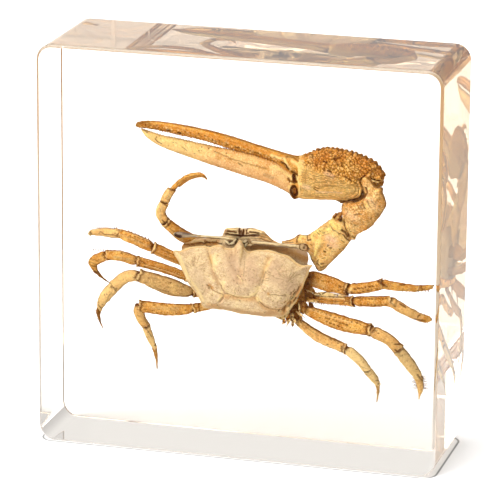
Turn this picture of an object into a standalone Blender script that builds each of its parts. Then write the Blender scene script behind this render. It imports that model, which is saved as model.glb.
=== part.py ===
"""A dried fiddler crab cast in a clear, square block of resin that stands on its edge.

X runs to the right, Y runs away from the viewer through the block, and Z is up. The origin is the middle of the
block's base. The crab faces up, with its back towards the front face. Sizes below are in millimetres.
"""

import math

import bmesh
import bpy
from mathutils import Vector

MM = 0.001

# The block
BLOCK_WIDTH = 75.0
BLOCK_HEIGHT = 75.0
BLOCK_DEPTH = 23.0
CORNER_RADIUS = 3.0
EDGE_RADIUS = 0.8
CORNER_STEPS = 4
EDGE_STEPS = 2
PARTING_DEPTH = 2.4
GAP = 0.3

# The body: the shield's outline as x and height, clockwise from its left corner
BODY_CENTRE = (0.0, 32.0)
SHIELD_OUTLINE = (
    (-13.3, 36.8), (-11.8, 37.1), (-9.5, 37.7), (-6.8, 38.1), (-4.0, 38.4), (-2.4, 38.1), (-1.2, 38.7),
    (-0.3, 40.3), (0.4, 38.4), (3.1, 38.2), (5.6, 38.0), (7.8, 37.6), (9.9, 36.8), (11.6, 36.3), (12.9, 36.4),
    (12.3, 35.2), (11.6, 33.3), (10.7, 30.4), (9.2, 28.2), (7.6, 26.4), (5.0, 26.0), (1.5, 26.0), (-3.4, 26.4),
    (-6.8, 26.6), (-7.8, 27.6), (-9.1, 30.1), (-11.2, 33.2),
)
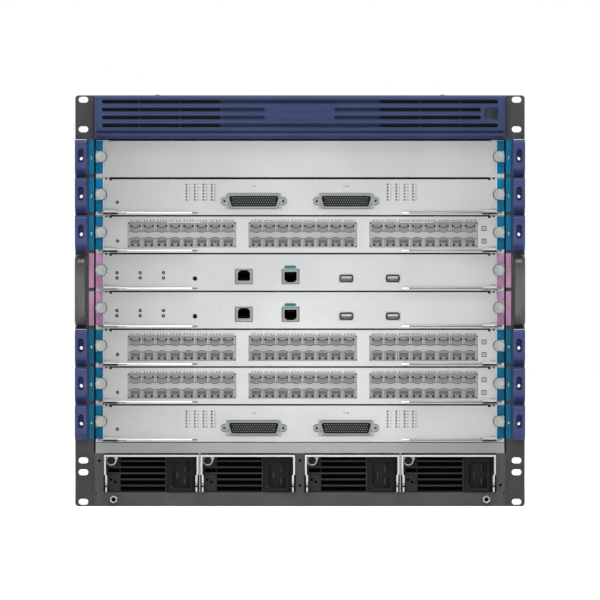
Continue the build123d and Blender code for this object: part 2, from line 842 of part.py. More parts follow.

» **EXERCISE REQUIREMENTS**: Restate each record exactly as written.

» **THE OUTPUT**:
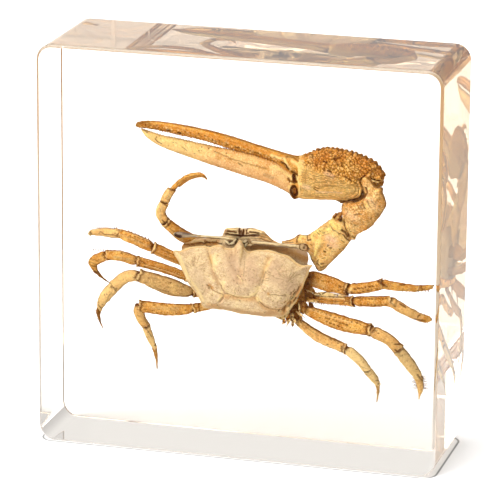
Turn this picture of an object into a standalone Blender script that builds each of its parts. Then write the Blender scene script behind this render. It imports that model, which is saved as model.glb.
=== part.py ===
"""A dried fiddler crab cast in a clear, square block of resin that stands on its edge.

X runs to the right, Y runs away from the viewer through the block, and Z is up. The origin is the middle of the
block's base. The crab faces up, with its back towards the front face. Sizes below are in millimetres.
"""

import math

import bmesh
import bpy
from mathutils import Vector

MM = 0.001

# The block
BLOCK_WIDTH = 75.0
BLOCK_HEIGHT = 75.0
BLOCK_DEPTH = 23.0
CORNER_RADIUS = 3.0
EDGE_RADIUS = 0.8
CORNER_STEPS = 4
EDGE_STEPS = 2
PARTING_DEPTH = 2.4
GAP = 0.3

# The body: the shield's outline as x and height, clockwise from its left corner
BODY_CENTRE = (0.0, 32.0)
SHIELD_OUTLINE = (
    (-13.3, 36.8), (-11.8, 37.1), (-9.5, 37.7), (-6.8, 38.1), (-4.0, 38.4), (-2.4, 38.1), (-1.2, 38.7),
    (-0.3, 40.3), (0.4, 38.4), (3.1, 38.2), (5.6, 38.0), (7.8, 37.6), (9.9, 36.8), (11.6, 36.3), (12.9, 36.4),
    (12.3, 35.2), (11.6, 33.3), (10.7, 30.4), (9.2, 28.2), (7.6, 26.4), (5.0, 26.0), (1.5, 26.0), (-3.4, 26.4),
    (-6.8, 26.6), (-7.8, 27.6), (-9.1, 30.1), (-11.2, 33.2),
)
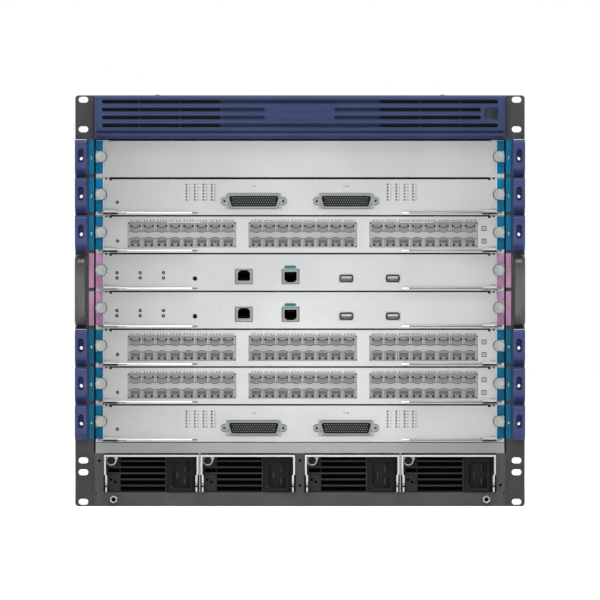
Continue the build123d and Blender code for this object: part 2, from line 842 of part.py. More parts follow.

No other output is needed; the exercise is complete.